A Glasgow man in his 60s has become the world’s first person to receive injections of foetal stem cells into the brain in order to repair damaged nerve tissue caused by stroke.

Doctors who carried out the surgery over the weekend said they do not expect to see any immediate improvement in the man’s partial paralysis, as the clinical trial is aimed primarily at testing the safety of the controversial procedure.

The man, who has not been named, has been discharged from Glasgow’s Southern General Hospital where the operation was carried out. He will be monitored closely for the next two years as an outpatient to see if he has suffered any side-effects of the treatment.

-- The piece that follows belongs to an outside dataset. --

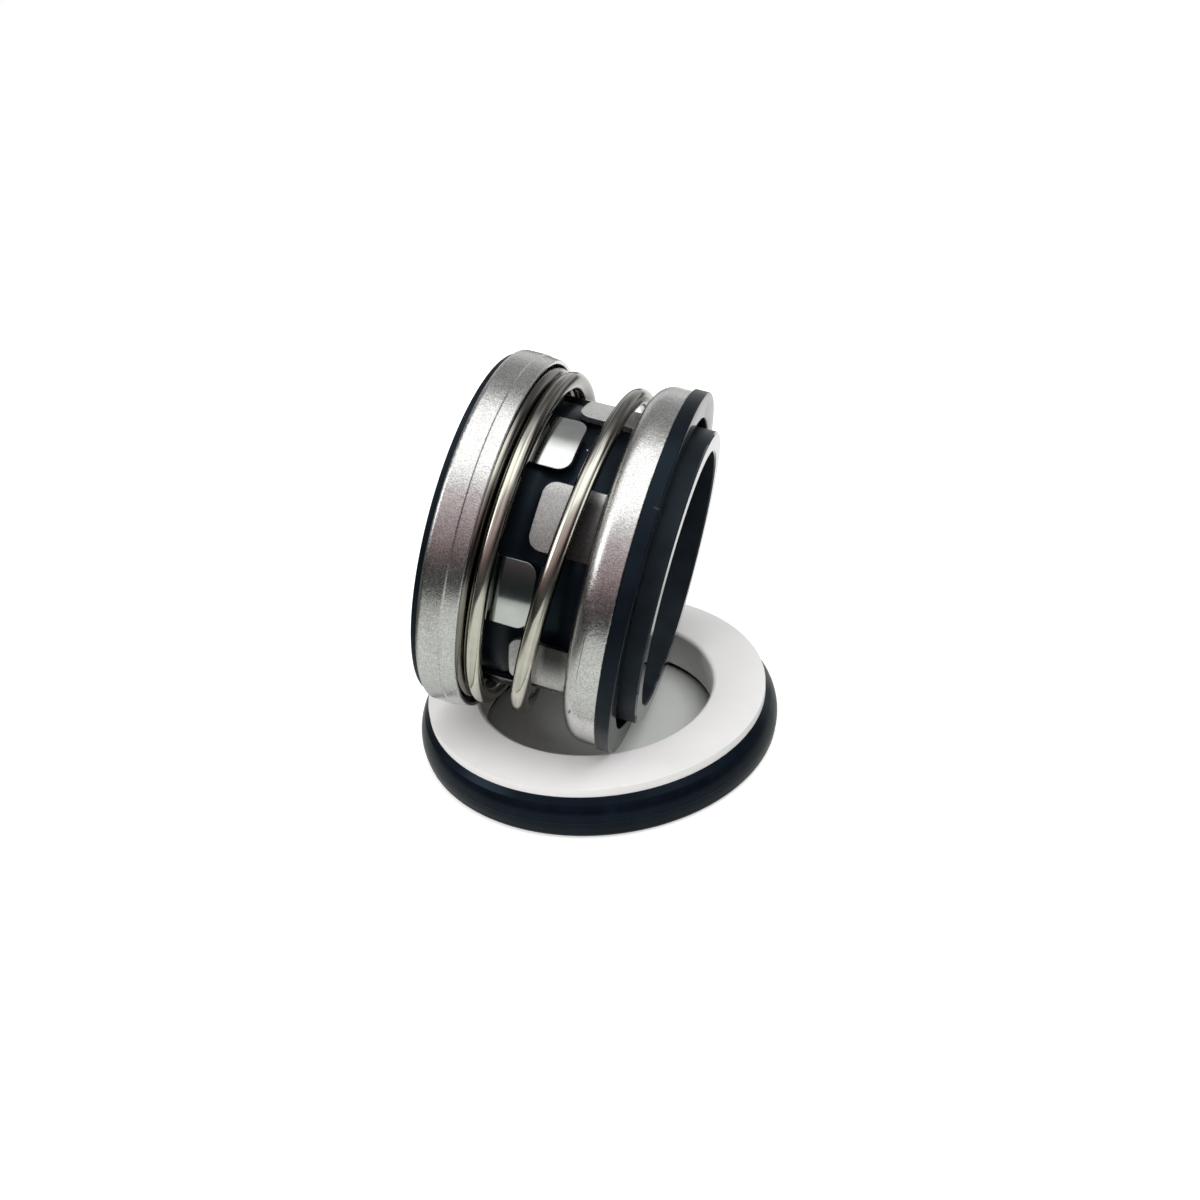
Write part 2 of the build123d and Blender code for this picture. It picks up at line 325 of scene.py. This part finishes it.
# In the dictionaries of the finishes, grain, mottle and cloud are noises: size of a
# blotch, detail and roughness. Relief is in millimetres for a noise of 1.

# ceramic seat: fine ground alumina
ceramic = {
    "grain": (0.12, 3.0, 0.6), "cloud": (6.0, 3.0),
    "dark": (0.865, 0.86, 0.855), "light": (0.90, 0.90, 0.895), "gloss": 0.35,
    "rough": 0.34, "roughGrain": 0.16, "relief": 0.004, "reliefStrength": 0.5,
}


def ceramicSockets(start):
    spot = objectPlace(start)
    grain = spot.noise(*ceramic["grain"])
    cloud = spot.noise(*ceramic["cloud"])
    return {
        "Base Color": cloud.tones(ceramic["dark"], ceramic["light"]),
        "Roughness": grain * ceramic["roughGrain"] + ceramic["rough"],
        "Normal": grain.bump(ceramic["relief"], ceramic["reliefStrength"]),
    }


wear("seat_ring", newMaterial("groundAlumina", {"Specular IOR Level": ceramic["gloss"]}, ceramicSockets))

# gloss of rubber and carbon, with a blue cast
darkGloss = {"Specular IOR Level": 0.18, "Specular Tint": (0.55, 0.78, 1.0)}

# gasket: moulded, nearly black, smoother than the bellows, with a thin line of flash
gasket = {
    "grain": (0.16, 3.0, 0.65), "cloud": (3.0, 3.0),
    "dark": (0.0021, 0.00364, 0.0063), "light": (0.0039, 0.00676, 0.0117),
    "rough": 0.13, "roughCloud": 0.16,
    "flashHeight": 2.55, "flashFull": 0.02, "flashGone": 0.10,
    "reliefGrain": 0.002, "reliefFlash": 0.03, "reliefCloud": 0.02, "reliefStrength": 0.7,
}


def gasketSockets(start):
    spot = objectPlace(start)
    grain = spot.noise(*gasket["grain"])
    cloud = spot.noise(*gasket["cloud"])
    offFlash = start.math("ABSOLUTE", spot.dot((0, 0, 1)) - gasket["flashHeight"])
    flash = 1 - offFlash.between(gasket["flashFull"], gasket["flashGone"])
    relief = grain * gasket["reliefGrain"] + flash * gasket["reliefFlash"] + cloud * gasket["reliefCloud"]
    return {
        "Base Color": cloud.tones(gasket["dark"], gasket["light"]),
        "Roughness": cloud * gasket["roughCloud"] + gasket["rough"],
        "Normal": relief.bump(1.0, gasket["reliefStrength"]),
    }


wear("seat_gasket", newMaterial("gasketRubber", darkGloss, gasketSockets))

steelEdge = 0.16   # radius to which the edges of the sheet look rounded

# pressed sheet: fine even grain and faint lines round the axis from drawing. The tabs
# between the cups are rougher, with painted light at the very top of the head, painted shade
# around its middle and the darkest painted shade at their roots there.
satin = {
    "grain": (0.17, 2.0, 0.7), "mottle": (0.55, 2.0, 0.6), "cloud": (2.6, 2.0),
    "lines": {"along": 9, "across": 0.15, "detail": 3.0, "rough": 0.7},
    "dark": (0.63, 0.63, 0.62), "light": (0.80, 0.80, 0.79), "speckle": 1.7,
    # where things change, from start to end of each change: ahead of the back
    "rearCup": (5.0, 5.2), "frontCup": (15.6, 16.9), "rootStart": (13.0, 14.2), "rootEnd": (16.6, 17.4),
    # and above the axis
    "middleStart": (-9, -3), "middleEnd": (13.5, 15.5), "top": (14.5, 16.0),
    # painted light at the top of the tabs, and painted shade around the middle and at the roots
    "topPaintedLight": 0.40, "middlePaintedShade": 0.28, "middleShadeCloud": 0.24, "rootPaintedShade": 0.88,
    "rough": 0.06, "roughGrain": 0.16, "roughLines": 0.08, "roughMottle": 0.08, "roughTabs": 0.28,
    "relief": 0.018, "reliefLines": 0.4, "reliefMottle": 0.8, "reliefStrength": 0.85,
    # marks on the retainer
    "nick": {"radius": 22.2, "ahead": 18.4, "angle": 110.7,
             "halfLength": 0.16, "halfWidth": 0.75, "lean": 12},
    "scratch": {"radius": 22.2, "ahead": 18.95, "angle": 86.0,
                "halfLength": 0.045, "halfWidth": 5.5, "lean": 1.5},
    "markShade": (0.18, 0.17, 0.16),
}


def satinSockets(start):
    place = headPlace(start)
    ahead, up, _ = place
    spot = objectPlace(start)
    grain = spot.noise(*satin["grain"])
    mottle = spot.noise(*satin["mottle"])
    cloud = spot.noise(*satin["cloud"])
    lines = stripes(start, place, satin["lines"])
    tabs = ahead.inside(satin["rearCup"], satin["frontCup"])
    middle = up.inside(satin["middleStart"], satin["middleEnd"])
    # painted shade at the tab roots and around the middle, painted light at the top
    shadedRoots = ahead.inside(satin["rootStart"], satin["rootEnd"]) * middle
    middleShading = middle * (cloud * satin["middleShadeCloud"] + satin["middlePaintedShade"])
    tabLightAndShade = 1 + tabs * (up.between(*satin["top"]) * satin["topPaintedLight"] - middleShading)
    speckle = (grain - 0.5) * satin["speckle"] + 1
    bare = ((mottle + cloud) * 0.5).tones(satin["dark"], satin["light"])
    plain = bare.scaled(speckle * tabLightAndShade * (1 - shadedRoots * satin["rootPaintedShade"]))
    marks = mark(start, place, satin["nick"]) + mark(start, place, satin["scratch"])
    rough = grain * satin["roughGrain"] + lines * satin["roughLines"] + mottle * satin["roughMottle"]
    relief = grain + lines * satin["reliefLines"] + mottle * satin["reliefMottle"]
    return {
        "Base Color": start.math("MINIMUM", marks, 1.0).mix(plain, satin["markShade"], clamp=True),
        "Roughness": rough + tabs * satin["roughTabs"] + satin["rough"],
        "Normal": relief.bump(satin["relief"], satin["reliefStrength"], steelEdge),
    }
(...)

Stem cells used in the operation were originally derived from a 12-week-old foetus that was aborted in California in 2003. The cells have since undergone extensive testing and purification and have been stored and replicated at a stem-cell facility near Edinburgh.

Professor Keith Muir, the principal investigator on the trial, said that foetal stem cells offer a potential new therapy for the thousands of people each year who suffer permanent disabilities caused by brain damage resulting from blocked blood vessels or internal bleeding.

“Stroke is a common and serious condition that leaves a large number of people with significant disability. In this trial we are seeking to establish the safety and feasibility of stem-cell implantation, which will require careful follow-up of the patients who take part,” he said.

“If we were to see an improvement [in this patient] then it would be very nice, but I think I would be very cautious of making much of that in this type of study. It’s a safety study and what we are following up for is anything that goes wrong, both for the short and long-term follow-up.”

The clinical trial will recruit a total of 12 stroke patients who will receive injections of neural stem cells prepared and manufactured under government licence by a British stem-cell company, ReNeuron, which was set up in 1997 to make “off-the-shelf” treatments.

Professor Muir said that the first patient suffered an ischaemic stroke, caused by a blocked artery, about 16 months ago. The stem cells were injected using a specially-made needle some 22cm long, which had to be carefully inserted into the damaged area of the brain.

“We know he’s suffered a fairly large area of damage as a result of the stroke – it’s a fairly large part of the motor cortex and adjacent bits of brain tissue,” Professor Muir said. “The stem cells were injected into an area of the brain that is close to the stroke damage, not into the area of damage itself. At this late stage after a stroke you are effectively dealing with a hole in the brain where the brain tissue used to be.”

He added: “The area of damage is probably larger than a golf ball. If we see anything at all, I think we’d expect to see changes to the way the tissues are connected to one another. The idea of filling in a big hole where the cells go and proliferate is not going to happen.

“If we see anything, I suspect it will be much more akin to rewiring and promoting the repair process occurring naturally rather than filling in huge gaps in the head. I don’t think that’s a realistic prospect for this type of approach.”